Your task is to quote the listing below exactly, beginning with its first line and ending on the line bearing "return roundedCorners([(u, v, radius)".

**********

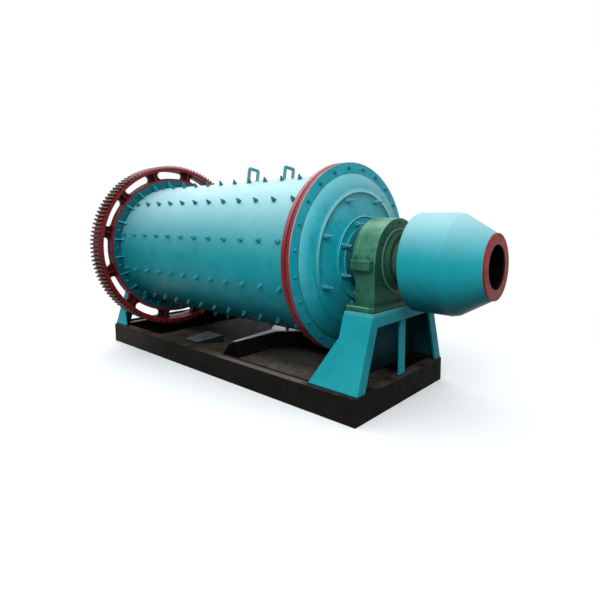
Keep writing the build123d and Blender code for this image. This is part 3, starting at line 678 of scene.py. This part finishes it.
# bearing caps and housings with rounded casting edges; the spans are from x to x

bearings = {
    "feed": {
        "cap": (1.306, 1.543), "body": (1.348, 1.543), "ears": (1.341, 1.528), "foot": (1.313, 1.591),
        "outerFace": 1.543, "outward": 1.0,
    },
    "gear": {
        "cap": (-2.318, -2.143), "body": (-2.318, -2.143), "ears": (-2.283, -2.158), "foot": (-2.318, -2.143),
        "outerFace": -2.318, "outward": -1.0,
    },
}
bearingSize = {
    "bore": 0.2151, "radius": 0.370, "edge": 0.010, "boreEdge": 0.002, "half": 0.376, "bodyEdge": 0.007,
    "bodySink": 0.010, "lipOverlap": 0.030, "lipEdge": 0.006, "split": 0.001, "arcSteps": 49, "capSteps": 72,
    "earHalf": 0.437, "earTop": 1.269, "earLow": 1.180, "earRoot": 0.030, "earCorner": 0.006, "earEdge": 0.005,
    "footHalf": 0.456, "footTop": 0.886, "footLow": 0.842, "footCorner": 0.008,
    "groove": {"middle": 0.050, "walls": (0.016, 0.010, -0.006, -0.012), "depth": 0.007, "corner": 0.004},
}


def rectangle(uLow, uHigh, vLow, vHigh, radius):
    # counter-clockwise outline with round corners
    return roundedCorners([(u, v, radius) for u, v in ((uLow, vLow), (uHigh, vLow), (uHigh, vHigh), (uLow, vHigh))])


def capShape(low, high):
    # section (x, r) carried over the upper half turn; a shallow groove near its low end leaves a rim there
    s, groove = bearingSize, bearingSize["groove"]
    middle, bottom = low + groove["middle"], s["radius"] - groove["depth"]
    walls = zip(groove["walls"], (s["radius"], bottom, bottom, s["radius"]))
    section = [(low, s["bore"], s["boreEdge"]), (high, s["bore"], s["boreEdge"]), (high, s["radius"], s["edge"])]
    section += [(middle + apart, radius, groove["corner"]) for apart, radius in walls]
    section += [(low, s["radius"], s["edge"])]
    return turnedShape(roundedCorners(section), s["capSteps"], span=(0, 180))


for side, spans in bearings.items():
    s = bearingSize
    capParts, baseParts = [capShape(*spans["cap"])], []
    for sign in (-1, 1):
        y = sorted((sign * (s["radius"] - s["earRoot"]), sign * s["earHalf"]))
        upper = rectangle(*y, axisHeight + s["split"], s["earTop"], s["earCorner"])
        lower = rectangle(*y, s["earLow"], axisHeight - s["split"], s["earCorner"])
        capParts.append(pushedShape(upper, *spans["ears"], s["earEdge"]))
        baseParts.append(pushedShape(lower, *spans["ears"], s["earEdge"]))
    # body: a block from the foot up to the axis, less the bore's lower half circle
    arc = np.radians(np.linspace(0, 180, s["arcSteps"]))
    bore = np.stack([s["bore"] * np.cos(arc), axisHeight - s["bore"] * np.sin(arc)], -1)
    foot = s["footLow"] + s["bodySink"]
    block = [(-s["half"], foot), (s["half"], foot), (s["half"], axisHeight)]
    block = np.concatenate([block, bore, [(-s["half"], axisHeight)]])
    baseParts.append(pushedShape(block, *spans["body"], s["bodyEdge"]))
    if spans["cap"][0] < spans["body"][0]:
        # the half ring that stands out of the body under the cap's rim
        ring = np.stack([s["radius"] * np.cos(arc[::-1]), axisHeight - s["radius"] * np.sin(arc[::-1])], -1)
        lip = (spans["cap"][0], spans["body"][0] + s["lipOverlap"])
        baseParts.append(pushedShape(np.concatenate([ring, bore]), *lip, s["lipEdge"]))
    plate = rectangle(*spans["foot"], -s["footHalf"], s["footHalf"], s["footCorner"])
    baseParts.append(pushedShape(plate, s["footLow"], s["footTop"], s["bodyEdge"], axes="xyz"))
    buildPiece(f"{side}_cap_casting", capParts, "frame", materials["cap"],
               replaced=[f"{side}_bearing_cap"])
    buildPiece(f"{side}_housing_casting", baseParts, "frame", materials["housing"],
               replaced=[f"{side}_bearing_base"])

bearingBolt = {
    "face": {"radius": 0.335, "first": 30, "count": 6, "spin": 0.3},
    "rows": {
        "ears": {"side": 0.407, "inset": 0.030, "z": bearingSize["earTop"], "spin": 0.2},
        "foot": {"side": 0.418, "inset": 0.035, "z": bearingSize["footTop"], "spin": 0.5},
    },
    "faceShape": [
        (-0.002, 0.013, 0), (0.002, 0.013, 0), (0.0025, 0.0105, 1), (0.0120, 0.0105, 1), (0.0130, 0.007, 0),
    ],
    "rowShape": [
        (-0.003, 0.024, 0), (0.004, 0.024, 0), (0.005, 0.019, 1), (0.022, 0.019, 1), (0.024, 0.0105, 0),
        (0.040, 0.0095, 0),
    ],
}
faceShape, rowShape = fastenerShape(bearingBolt["faceShape"]), fastenerShape(bearingBolt["rowShape"])
for side, spans in bearings.items():
    face = bearingBolt["face"]
    angles = evenAngles(face["first"], face["count"])
    bolts = endwiseCopies(faceShape, spans["outerFace"], face["radius"], angles, spans["outward"], face["spin"])
    for part, row in bearingBolt["rows"].items():
        rowX = (spans[part][0] + row["inset"], spans[part][1] - row["inset"])
        places = np.array([(x, sign * row["side"], row["z"]) for x in rowX for sign in (-1, 1)])
        bolts += placedCopies(rowShape, places, np.tile([[0, 0, 1.0]], (len(places), 1)), row["spin"])
    buildPiece(f"{side}_bearing_bolts", bolts, "frame", materials["housing"])
print("bearings dressed")


# weld beads round the feed drum's two seams, and the handles with theirs

drumWeld = {"seams": ((2.079, 0.4095), (2.374, 0.256)), "bead": 0.0035, "ripple": 0.1, "pitch": 0.022, "steps": 360}
welds = []
for x, radius in drumWeld["seams"]:
    path = roundAxis(np.full(drumWeld["steps"], x), radius, evenAngles(0, drumWeld["steps"]))[0]
    welds.append(beadShape(path, drumWeld["bead"], closed=True, ripple=drumWeld["ripple"], pitch=drumWeld["pitch"]))
buildPiece("feed_drum_welds", welds, "drum", materials["drum"], smoothAngle=60)

handle = {
    "nodes": {"shell_handle_feed_side": (0.209, -0.020), "shell_handle_gear_side": (-0.203, -0.149)},
    "bar": 0.0175, "sides": 12, "half": 0.0600, "top": 2.1260, "sink": 0.02, "corner": 0.014, "cornerSteps": 7,
    "lean": 8.0, "weld": 0.0200, "bead": 0.0055, "weldSteps": 24,
}
for name, (x, y) in handle["nodes"].items():
    # a round bar bent to an upturned U, turned about its foot so that it leans a little to the rear
    h, shellRadius = handle, linerBolt["radius"]
    lean, feet = math.radians(h["lean"]), (y - h["half"], y + h["half"])
    low = axisHeight + math.sqrt(shellRadius ** 2 - (abs(y) + h["half"]) ** 2) - h["sink"]
    corners = [(feet[0], low, 0), (feet[0], h["top"], h["corner"]), (feet[1], h["top"], h["corner"]),
               (feet[1], low, 0)]
    bent = roundedCorners(corners, h["cornerSteps"])
    across, up = bent[:, 0] - y, bent[:, 1] - low
    path = np.stack([np.full(len(bent), x), y + across * math.cos(lean) + up * math.sin(lean),
                     low + up * math.cos(lean) - across * math.sin(lean)], -1)
    parts = [beadShape(path, h["bar"], sides=h["sides"], ripple=0.0)]
    around = np.linspace(0, turn, h["weldSteps"], endpoint=False)
    for foot in feet:
        weldX, weldY = x + h["weld"] * np.cos(around), foot + h["weld"] * np.sin(around)
        weldZ = axisHeight + np.sqrt(shellRadius ** 2 - weldY ** 2)
        parts.append(beadShape(np.stack([weldX, weldY, weldZ], -1), h["bead"], closed=True, ripple=0.0))
    buildPiece(name.replace("shell", "bent"), parts, "drum", materials["handle"], smoothAngle=60,
               replaced=[name])
print("welds laid, handles bent")


# camera, light and the plain pale stage

cameraSettings = {
    "place": (3.58224, -3.39539, 1.58820),
    "turn": (84.51813, -0.17561, 40.07485),
    "lens": 27.098,
    "shift": (-0.04562, -0.06093),
    "farthest": 200,
}
camera = bpy.data.cameras.new("photo_camera")
cameraObject = bpy.data.objects.new("photo_camera", camera)
bpy.context.scene.collection.objects.link(cameraObject)
cameraObject.location = cameraSettings["place"]
cameraObject.rotation_euler = Euler([math.radians(v) for v in cameraSettings["turn"]])
camera.lens = cameraSettings["lens"]
camera.shift_x, camera.shift_y = cameraSettings["shift"]
camera.clip_end = cameraSettings["farthest"]
bpy.context.scene.camera = cameraObject
bpy.context.scene.view_settings.view_transform = "Standard"

lampSettings = {
    "sheen": {"place": (-5.0, 0.4, 6.6), "aim": (0.0, 0.0, 1.6), "size": (7.0, 6.5), "power": 270},
    "key": {"place": (4.0, -5.5, 5.0), "aim": (0.2, 0.0, 1.0), "size": (4.0, 3.0), "power": 330},
}
for name, lamp in lampSettings.items():
    light = bpy.data.lights.new(name, "AREA")
    light.shape, light.size, light.size_y, light.energy = "RECTANGLE", *lamp["size"], lamp["power"]
    lightObject = bpy.data.objects.new(name, light)
    bpy.context.scene.collection.objects.link(lightObject)
    back = unit(np.array(lamp["place"]) - np.array(lamp["aim"]))
    right = unit(np.cross((0, 0, 1), back))
    lightObject.matrix_world = [[*right, 0], [*np.cross(back, right), 0], [*back, 0], [*lamp["place"], 1]]


def backdropRays(tree):
    # the largest of three readings: 1 for camera, glossy and transmission rays, 0 for those that only carry light
    rays = addNode(tree, "ShaderNodeLightPath").outputs
    seen = rays["Is Camera Ray"]
    for kind in ("Is Glossy Ray", "Is Transmission Ray"):
        seen = addNode(tree, "ShaderNodeMath", {0: seen, 1: rays[kind]}, operation="MAXIMUM").outputs[0]
    return seen


# sky: white where it is seen; as a light, horizon is its strength from the level and zenith from straight above
skySettings = {"horizon": 0.50, "zenith": 1.30, "fill": "#EEF4F7", "seen": "#FFFFFF"}
world = bpy.data.worlds.new("studio")
bpy.context.scene.world = world
world.use_nodes = True
tree = world.node_tree
tree.nodes.clear()
direction = addNode(tree, "ShaderNodeTexCoord").outputs["Generated"]
height = addNode(tree, "ShaderNodeSeparateXYZ", {0: direction}).outputs[2]
strength = {"Value": height, "To Min": skySettings["horizon"], "To Max": skySettings["zenith"]}
strength = addNode(tree, "ShaderNodeMapRange", strength).outputs["Result"]
fill = addNode(tree, "ShaderNodeBackground", {"Color": skySettings["fill"], "Strength": strength}).outputs[0]
white = addNode(tree, "ShaderNodeBackground", {"Color": skySettings["seen"], "Strength": 1.0}).outputs[0]
mixed = addNode(tree, "ShaderNodeMixShader", {0: backdropRays(tree), 1: fill, 2: white}).outputs[0]
addNode(tree, "ShaderNodeOutputWorld", {0: mixed})

# floor: pale close to the mill, where it shows the shadow, turning to a white glow from near to far metres away, and
# grey for the rays that only carry light. The ground between the beams under the gear (pit: low and high x, low and
# high y) is nearly black, as in the photo
# the pit's near black ground is a painted shadow under the mill
floorSettings = {
    "half": 30.0, "near": 2.6, "far": 4.6, "pit": ((-2.25, -1.33), (-0.66, 0.66)),
    "ground": "#F4F4F4", "pitPaintedShadow": "#141312", "asLight": "#474747", "glow": "#FFFFFF",
}
half = floorSettings["half"]
mesh = bpy.data.meshes.new("floor")
mesh.from_pydata([(-half, -half, 0), (half, -half, 0), (half, half, 0), (-half, half, 0)], [], [(0, 1, 2, 3)])
floor = bpy.data.objects.new("floor", mesh)
bpy.context.scene.collection.objects.link(floor)
floorMaterial = bpy.data.materials.new("paleFloor")
floorMaterial.use_nodes = True
tree = floorMaterial.node_tree
tree.nodes.clear()
place = addNode(tree, "ShaderNodeTexCoord").outputs["Object"]
distance = addNode(tree, "ShaderNodeVectorMath", {0: place}, operation="LENGTH").outputs["Value"]
far = {"Value": distance, "From Min": floorSettings["near"], "From Max": floorSettings["far"]}
far = addNode(tree, "ShaderNodeMapRange", far, interpolation_type="SMOOTHSTEP").outputs["Result"]
insideShade = 1.0  # becomes the smallest distance to the pit's four sides, then 1 where that is above 0
for axis, (low, high) in enumerate(floorSettings["pit"]):
    reading = addNode(tree, "ShaderNodeSeparateXYZ", {0: place}).outputs[axis]
    for weight, limit in ((1.0, -low), (-1.0, high)):
        terms = {0: reading, 1: weight, 2: limit}
        apart = addNode(tree, "ShaderNodeMath", terms, operation="MULTIPLY_ADD").outputs[0]
        insideShade = addNode(tree, "ShaderNodeMath", {0: insideShade, 1: apart}, operation="MINIMUM").outputs[0]
insideShade = addNode(tree, "ShaderNodeMath", {0: insideShade, 1: 0.0}, operation="GREATER_THAN").outputs[0]
ground = {0: insideShade, 6: floorSettings["ground"], 7: floorSettings["pitPaintedShadow"]}
ground = addNode(tree, "ShaderNodeMix", ground, data_type="RGBA").outputs[2]
pale = addNode(tree, "ShaderNodeBsdfDiffuse", {"Color": ground}).outputs[0]
dim = addNode(tree, "ShaderNodeBsdfDiffuse", {"Color": floorSettings["asLight"]}).outputs[0]
glow = addNode(tree, "ShaderNodeEmission", {"Color": floorSettings["glow"], "Strength": 1.0}).outputs[0]
shown = addNode(tree, "ShaderNodeMixShader", {0: far, 1: pale, 2: glow}).outputs[0]
both = addNode(tree, "ShaderNodeMixShader", {0: backdropRays(tree), 1: dim, 2: shown}).outputs[0]
addNode(tree, "ShaderNodeOutputMaterial", {0: both})
mesh.materials.append(floorMaterial)
print("camera, lights and floor ready")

**********

Solution below —
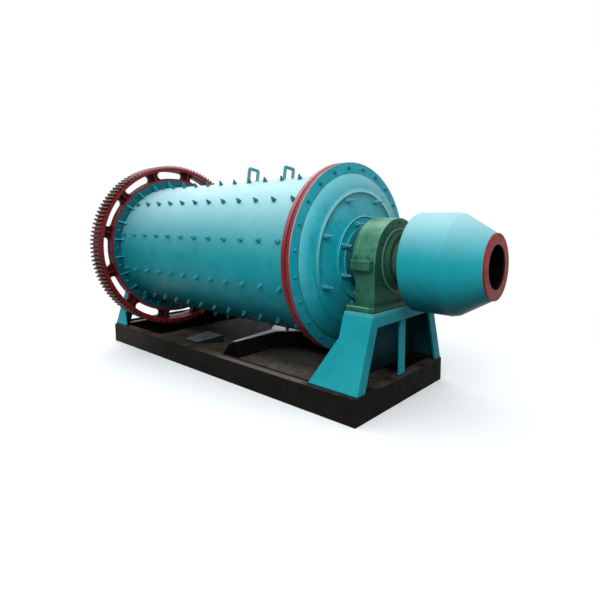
Keep writing the build123d and Blender code for this image. This is part 3, starting at line 678 of scene.py. This part finishes it.
# bearing caps and housings with rounded casting edges; the spans are from x to x

bearings = {
    "feed": {
        "cap": (1.306, 1.543), "body": (1.348, 1.543), "ears": (1.341, 1.528), "foot": (1.313, 1.591),
        "outerFace": 1.543, "outward": 1.0,
    },
    "gear": {
        "cap": (-2.318, -2.143), "body": (-2.318, -2.143), "ears": (-2.283, -2.158), "foot": (-2.318, -2.143),
        "outerFace": -2.318, "outward": -1.0,
    },
}
bearingSize = {
    "bore": 0.2151, "radius": 0.370, "edge": 0.010, "boreEdge": 0.002, "half": 0.376, "bodyEdge": 0.007,
    "bodySink": 0.010, "lipOverlap": 0.030, "lipEdge": 0.006, "split": 0.001, "arcSteps": 49, "capSteps": 72,
    "earHalf": 0.437, "earTop": 1.269, "earLow": 1.180, "earRoot": 0.030, "earCorner": 0.006, "earEdge": 0.005,
    "footHalf": 0.456, "footTop": 0.886, "footLow": 0.842, "footCorner": 0.008,
    "groove": {"middle": 0.050, "walls": (0.016, 0.010, -0.006, -0.012), "depth": 0.007, "corner": 0.004},
}


def rectangle(uLow, uHigh, vLow, vHigh, radius):
    # counter-clockwise outline with round corners
    return roundedCorners([(u, v, radius) for u, v in ((uLow, vLow), (uHigh, vLow), (uHigh, vHigh), (uLow, vHigh))])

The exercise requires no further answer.